Was bedeutet das für die Wissenschaftlichkeit von Diplomarbeiten in unseren Fächern? Ich finde, die Diplomarbeit sollten (soweit sie nicht als Werkstücke praktische Fähigkeiten demonstrieren) vor allem zeigen, dass die Absolventen die Qualität praktischer Arbeiten begründet beurteilen, kritisieren oder auch verteidigen können. Solche Argumentationen können an ethischen oder auch einfach an wirtschaftlichen Zielen orientiert sein, sie können wissenschaftliche Erkenntnisse und Methoden einbeziehen, wo es für die Beurteilung von praktischen Arbeiten wichtig ist. Sicher arbeite ich mit Unbekannten, wenn ich von stringenten Argumentationen spreche. Ich glaube aber, dass es sich leichter klären lässt, welches argumentative Niveau von einem Absolventen erwartet werden kann, als zu definieren, worin die Wissenschaftlichkeit einer Arbeit bestehen könnte.

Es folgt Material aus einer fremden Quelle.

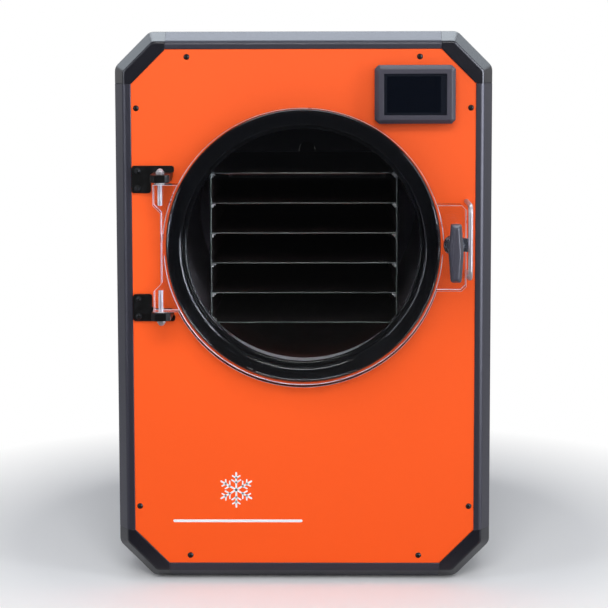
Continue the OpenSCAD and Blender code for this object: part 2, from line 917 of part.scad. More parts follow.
module latch_knob() {
    color([0.15, 0.15, 0.17]) on_axis() translate([latch_x, 0, latch_z]) hull($fn = 32) {
        knob_layer(knob_y - 2, knob_y, 2);
        knob_layer(knob_front + 7, knob_y - 4, 0);
        knob_layer(knob_front, knob_front + 1, 4);
    }
}

module keeper_holes() {
    for (z = keeper_z)
        translate([keeper_x, 0, axis_z + z]) rod_y(keeper_d / 2, -5, panel_t + flange_t + 1);
}

// A quarter bend of the keeper's rod, from a leg into the front bar
module keeper_elbow() {
    rotate([0, 90, 0]) rotate_extrude(angle = 90)
        translate([keeper_bend, 0]) circle(d = keeper_d, $fn = 32);
}

module latch_keeper() {
    color([0.75, 0.74, 0.74]) on_axis() translate([keeper_x, 0, 0]) {
        for (z = keeper_z) translate([0, 0, z])
            rod_y(keeper_d / 2, keeper_y + keeper_bend, keeper_tail, $fn = 32);
        translate([0, keeper_y, keeper_z[0] + keeper_bend])
            cylinder(d = keeper_d, h = keeper_z[1] - keeper_z[0] - 2 * keeper_bend, $fn = 32);
        translate([0, keeper_y + keeper_bend, keeper_z[0] + keeper_bend])
            rotate([-90, 0, 0]) keeper_elbow();
        translate([0, keeper_y + keeper_bend, keeper_z[1] - keeper_bend])
            rotate([180, 0, 0]) keeper_elbow();
    }
}

module keeper_nuts() {
    color([0.6, 0.62, 0.66]) on_axis() for (z = keeper_z)
        translate([keeper_x, panel_t + flange_t, z]) rotate([-90, 0, 0]) difference() {
            cylinder(d = 15, h = 5, $fn = 6);
            translate([0, 0, -1]) cylinder(d = keeper_d, h = 7, $fn = 32);
        }
}

// ---- Refrigeration ----

module compressor_mounts() {
    color([0.06, 0.06, 0.06]) for (x = [-comp_mount[0], comp_mount[0]], y = [-comp_mount[1], comp_mount[1]])
        translate([x, comp_y + y, base_z]) cylinder(d = mount_d, h = mount_h);
}

module compressor() {
    can_z = base_z + mount_h + comp_plate[2];
    tube_top = axis_z - sqrt(foam_r * foam_r - pow(comp_tube[0] - tube_d / 2, 2)) - fit;
    color([0.08, 0.08, 0.09]) {
        translate([-comp_plate[0] / 2, comp_y - comp_plate[1] / 2, base_z + mount_h])
            cube(comp_plate);
        translate([0, comp_y, can_z - 1]) cylinder(d = comp_d, h = comp_h - 22);
        translate([0, comp_y, can_z + comp_h - 23 - comp_d + 22]) intersection() {
            sphere(r = comp_d, $fn = 96);
            translate([0, 0, comp_d - 44]) cylinder(d = comp_d, h = 60);
        }
        translate([comp_tube[0], comp_y + comp_tube[1], can_z + comp_h - 60])
            cylinder(d = tube_d, h = tube_top - can_z - comp_h + 60);
    }
}

module condenser() {
    fin_n = 28;
    tube_n = 6;
    fin_t = 0.6;
    plate = 2;
    color([0.5, 0.4, 0.33]) {
        for (i = [0:fin_n])
            translate([-cond_w / 2 + i * (cond_w - fin_t) / fin_n, cond_y + 4, cond_z + 2])
                cube([fin_t, cond_t - 8, cond_h - 4]);
        for (s = [-1, 1])
            translate([s * (cond_w / 2 - plate / 2) - plate / 2, cond_y, cond_z])
                cube([plate, cond_t, cond_h]);
        for (i = [0:tube_n - 1], y = [0.3, 0.7])
            translate([-cond_w / 2 - 4, cond_y + y * cond_t, cond_z + (i + 0.5) * cond_h / tube_n])
                rotate([0, 90, 0]) cylinder(d = tube_d, h = cond_w + 8, $fn = 24);
    }
}

module fan_shroud() {
    color([0.1, 0.1, 0.1]) {
        slab(duct_y, duct_y + duct_t) difference() {
            translate([-cond_w / 2, cond_z]) square([cond_w, cond_h]);
            translate([0, fan_z]) circle(r = duct_r);
        }
        slab(duct_y, duct_y + duct_l) translate([0, fan_z]) difference() {
            circle(r = duct_r + duct_t);
            circle(r = duct_r);
        }
    }
}

// The fan's motor on three arms that reach the duct's rear edge
module fan_motor() {
    color([0.2, 0.2, 0.22]) translate([0, 0, fan_z]) difference() {
        union() {
            rod_y(motor_r, motor_y - 2, motor_y + motor_l);
            for (a = [90, 210, 330]) rotate([0, a, 0])
                translate([0, motor_y, -5]) cube([duct_r + duct_t, 3, 10]);
        }
        rod_y(shaft_d / 2 + run_fit, motor_y - 5, motor_y + 12);
    }
}

module fan_blades() {
    color([0.25, 0.27, 0.3]) translate([0, 0, fan_z]) {
        rod_y(hub_r, fan_y - 9, fan_y + 9);
        intersection() {
            rod_y(fan_r, fan_y - 11, fan_y + 11);
            for (i = [0:4]) rotate([0, i * 72, 0]) translate([0, fan_y, 0]) rotate([28, 0, 0])
                translate([hub_r - 4, -1, -22]) cube([fan_r, 2, 44]);
        }
        rod_y(shaft_d / 2, fan_y, motor_y + 11);
    }
}

module filter_drier() {
    near_x = drier_x - tube_d / 2;
    up_z = axis_z - sqrt(foam_r * foam_r - near_x * near_x) - fit - drier_z;
    color([0.75, 0.45, 0.3]) translate([drier_x, 0, drier_z]) {
        rod_y(tube_d / 2, cond_y - 130, cond_y + 4, $fn = 24);
        rod_y(drier_d / 2, cond_y - 110, cond_y - 30, $fn = 48);
        translate([0, cond_y - 130, 0]) sphere(d = tube_d, $fn = 24);
        translate([0, cond_y - 130, 0]) cylinder(d = tube_d, h = up_z, $fn = 24);
    }
}

// ---- Rear fittings ----

module vacuum_pipe() {
    pipe_y = chamber_l + dish_d - 6;
    color([0.7, 0.71, 0.74]) translate([0, 0, vac_z]) difference() {
        union() {
            rod_y(vac_d / 2, pipe_y, body_d + vac_reach);
            rod_y(vac_flange_d / 2, body_d + vac_reach - 4, body_d + vac_reach);
        }
        rod_y(vac_bore / 2, pipe_y - 1, body_d + vac_reach + 1);
        intersection() {
            translate([0, dish_y, axis_z - vac_z]) sphere(r = dish_r + chamber_t, $fn = 180);
            rod_y(vac_d, pipe_y - 1, chamber_end + 1);
        }
    }
}

module drain_pipe() {
    top_z = axis_z - chamber_or;
    color([0.7, 0.71, 0.74]) difference() {
        union() {
            translate([0, drain_y, drain_z + drain_bend])
                cylinder(d = drain_d, h = top_z - drain_z - drain_bend + 4);
            translate([0, drain_y + drain_bend, drain_z + drain_bend]) rotate([0, -90, 0])
                rotate([0, 0, 180]) rotate_extrude(angle = 90)
                    translate([drain_bend, 0]) circle(d = drain_d);
            translate([0, 0, drain_z]) rod_y(drain_d / 2, drain_y + drain_bend, body_d);
        }
        translate([0, 0, axis_z]) rod_y(chamber_or, drain_y - 20, drain_y + 20, $fn = 180);
        translate([0, drain_y, drain_z + drain_bend]) cylinder(d = drain_bore, h = 90);
        translate([0, drain_y + drain_bend, drain_z + drain_bend]) rotate([0, -90, 0])
            rotate([0, 0, 180]) rotate_extrude(angle = 90)
                translate([drain_bend, 0]) circle(d = drain_bore);
        translate([0, 0, drain_z]) rod_y(drain_bore / 2, drain_y + drain_bend, body_d + 1);
    }
}

// The quarter-turn drain valve, its hose barb pointing down
module drain_valve() {
    color([0.72, 0.6, 0.35]) difference() {
        union() {
            translate([0, 0, valve_z]) rod_y(valve_d / 2, body_d, body_d + valve_l);
            translate([0, body_d + valve_l / 2, barb_tip]) cylinder(d = barb_d, h = barb_l + 1);
            translate([0, body_d + valve_l / 2, barb_tip + barb_l])
                cylinder(d = collar_d, h = valve_d + collar_l + 5);
        }
        translate([0, 0, valve_z]) rod_y(drain_bore / 2, body_d - 1, body_d + valve_l / 2);
        translate([0, body_d + valve_l / 2, barb_tip - 1])
            cylinder(d = 6, h = valve_z - barb_tip + 1);
        translate([0, body_d + valve_l / 2, valve_z + 6])
            cylinder(d = valve_stem_d + 2 * run_fit, h = valve_d);
    }
}

module drain_lever() {
    top = valve_z + valve_d / 2 + 5;
    color([0.7, 0.1, 0.08]) translate([0, body_d + valve_l / 2, 0]) {
        translate([0, 0, valve_z + 6.4]) cylinder(d = valve_stem_d, h = top - valve_z - 4);
        translate([0, 0, top + fit]) linear_extrude(height = 4) {
            circle(d = 16);
            translate([0, -5]) square([lever_l - 5, 10]);
            translate([lever_l - 5, 0]) circle(d = 10);
        }
    }
}

// Three contacts of an appliance connector, from y0 back to y1
module contacts(w, h, y0, y1) {
    for (p = [[-6, -2], [6, -2], [0, 3]])
        translate([p[0], 0, p[1]]) slab(y0, y1) square([w, h], center = true);
}

// A recessed appliance connector in the rear panel, with blades or with slots for them
module appliance_socket(blades) {
    difference() {
        union() {
            slab(body_d, body_d + 4) square([40, 30], center = true);
            slab(cover_back - 22, body_d + 1) square(socket_cut, center = true);
        }
        slab(body_d - 12, body_d + 5) square([22, 15], center = true);
        if (!blades) contacts(2.5, 5, body_d - 20, body_d - 11);
    }
    if (blades) contacts(2, 4, body_d - 13, body_d + 1);
}

module power_inlet() {
    color([0.05, 0.05, 0.05]) translate([inlet_x, 0, inlet_z]) appliance_socket(true);
}

module pump_socket() {
    color([0.05, 0.05, 0.05]) translate([inlet_x, 0, socket_z]) appliance_socket(false);
}

module switch_housing() {
    color([0.05, 0.05, 0.05]) translate([inlet_x, 0, switch_z]) difference() {
        union() {
            slab(body_d, body_d + 2) square([rocker_w + 10, 2 * rocker_r + 12], center = true);
            slab(cover_back - 18, body_d + 1) square(switch_cut, center = true);
        }
        translate([-rocker_w / 2 - fit, rocker_y, 0]) rotate([0, 90, 0])
            cylinder(r = rocker_r + fit, h = rocker_w + 2 * fit);
        translate([-rocker_w / 2 - 1.7, rocker_y, 0]) rotate([0, 90, 0])
            cylinder(d = 3 + 2 * run_fit, h = rocker_w + 3.4, $fn = 32);
    }
}

// The rocker at rest, its upper half pressed in
module power_rocker() {
    color([0.6, 0.05, 0.05]) translate([inlet_x, rocker_y, switch_z])
        rotate([rocker_tilt, 0, 0]) {
            difference() {
                translate([-rocker_w / 2, 0, 0]) rotate([0, 90, 0])
                    cylinder(r = rocker_r, h = rocker_w);
                for (s = [0, 1]) mirror([0, 0, s]) translate([-rocker_w, 4.6, 0])
                    rotate([rocker_tilt, 0, 0]) translate([0, 0, -5])
                        cube([2 * rocker_w, 20, 40]);
            }
            translate([-rocker_w / 2 - 1.5, 0, 0]) rotate([0, 90, 0])
                cylinder(d = 3, h = rocker_w + 3, $fn = 32);
        }
}

module control_board() {
    color([0.1, 0.4, 0.2]) translate([board_x, 0, board_z]) {
        slab(cover_back - 12, cover_back - 10)
            translate([-board_w / 2, -board_h / 2]) square([board_w, board_h]);
        for (x = [-1, 1], z = [-1, 1])
            translate([x * (board_w / 2 - 6), 0, z * (board_h / 2 - 6)])
                rod_y(3, cover_back - 11, cover_back, $fn = 24);
        translate([-45, cover_back - 46, -60]) cube([44, 35, 50]);
        for (i = [0:3]) translate([20, 0, -55 + 26 * i])
            rod_y(9, cover_back - 36, cover_back - 11, $fn = 32);
        translate([-50, cover_back - 26, 5]) cube([40, 15, 55]);
    }
}

// ---- Nodes ----

place() frame_bar_top();
place() frame_bar_bottom();
place() frame_bar_left();
place() frame_bar_right();
place() frame_corner_top_left();
place() frame_corner_top_right();
place() frame_corner_bottom_left();
place() frame_corner_bottom_right();
place() front_panel();
place() front_panel_screws();
place() cabinet_cover();
place() base_pan();
place() rear_panel();
place() rear_panel_screws();
place() rubber_feet();
place() display_bezel();
place() display_screen();
place() display_board();
place() vacuum_chamber();
place() door_gasket();
place() cooling_coil();
place() insulation_jacket();
place() chamber_saddles();
place() rack_side_left();
place() rack_side_right();
place() shelf(1);  // shelf_1
place() shelf(2);  // shelf_2
place() shelf(3);  // shelf_3
place() shelf(4);  // shelf_4
place() shelf(5);  // shelf_5
place() shelf(6);  // shelf_6
place() shelf_cleats();
place() heater_mats();
place() door();
place() hinge_bracket_upper();
place() hinge_bracket_lower();
place() hinge_bolts();
place() hinge_washers();
place() hinge_screws();
place() latch_knob();
place() latch_stem();
place() latch_cam();
place() latch_keeper();
place() keeper_nuts();
place() compressor();
place() compressor_mounts();
place() condenser();
place() fan_shroud();
place() fan_motor();
place() fan_blades();
place() filter_drier();
place() control_board();
place() power_inlet();
place() switch_housing();
place() power_rocker();
place() pump_socket();
place() vacuum_pipe();
place() drain_pipe();
place() drain_valve();
place() drain_lever();
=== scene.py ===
import math

import bmesh
import bpy
from mathutils import Matrix, Vector


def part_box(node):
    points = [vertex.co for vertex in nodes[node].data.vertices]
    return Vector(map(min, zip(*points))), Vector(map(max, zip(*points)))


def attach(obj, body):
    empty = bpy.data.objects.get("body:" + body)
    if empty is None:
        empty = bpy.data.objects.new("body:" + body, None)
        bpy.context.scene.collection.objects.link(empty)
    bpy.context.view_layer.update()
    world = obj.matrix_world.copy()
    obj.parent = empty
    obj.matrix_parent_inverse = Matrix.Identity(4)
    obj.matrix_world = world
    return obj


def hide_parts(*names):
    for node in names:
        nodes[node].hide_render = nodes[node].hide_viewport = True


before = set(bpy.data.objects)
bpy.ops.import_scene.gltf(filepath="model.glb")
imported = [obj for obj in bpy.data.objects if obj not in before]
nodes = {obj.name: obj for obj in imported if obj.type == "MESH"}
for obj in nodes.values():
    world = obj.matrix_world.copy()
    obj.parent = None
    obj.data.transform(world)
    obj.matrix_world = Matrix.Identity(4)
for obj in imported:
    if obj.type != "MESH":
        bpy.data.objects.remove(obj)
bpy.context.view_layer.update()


# ---- Camera ----
# It stands well in front of the machine, level with its top, and looks down on it,
# with the lens shifted down a little to keep the sides upright.
bpy.ops.object.camera_add(
    location=(0.0283, -2.5906, 0.7101),
    rotation=(math.radians(84.639), math.radians(0.131), math.radians(0.663)))
camera = bpy.context.object
camera.data.lens = 109.2
camera.data.shift_y = -0.16
bpy.context.scene.camera = camera
bpy.context.scene.view_settings.view_transform = "Standard"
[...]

Interessante Diskussion bei Mindy McAdams: Journalists, HTML, and Dreamweaver. Fast alle Beteiligten sind sich darüber einig, dass Journalistinnen ohne HTML- und CSS-Kenntnisse heute entschieden schlechtere (bzw. überhaupt keine) Chancen auf dem Arbeitsmarkt haben, und dass man beides im Quellcode, also mit einem Texteditor erlernen muss, statt mit Tools wie Dreamweaver. Am wichtigsten ist es dabei, auch darin besteht Konsens, die semantische Struktur von Dokumenten zu verstehen; Code-Feinheiten sind nicht relevant.

Ich mache in meinem Unterricht die Erfahrung, dass man HTML alleine — also ohne Rücksicht auf die Präsentation — nur Studenten vermitteln kann, die schon wissen, um was es geht. In den kommenden Semestern möchte ich noch mehr mit Tools wie Markdown arbeiten, um die Studierenden dazu zu bringen, möglichst flüssig Hypertext zu schreiben.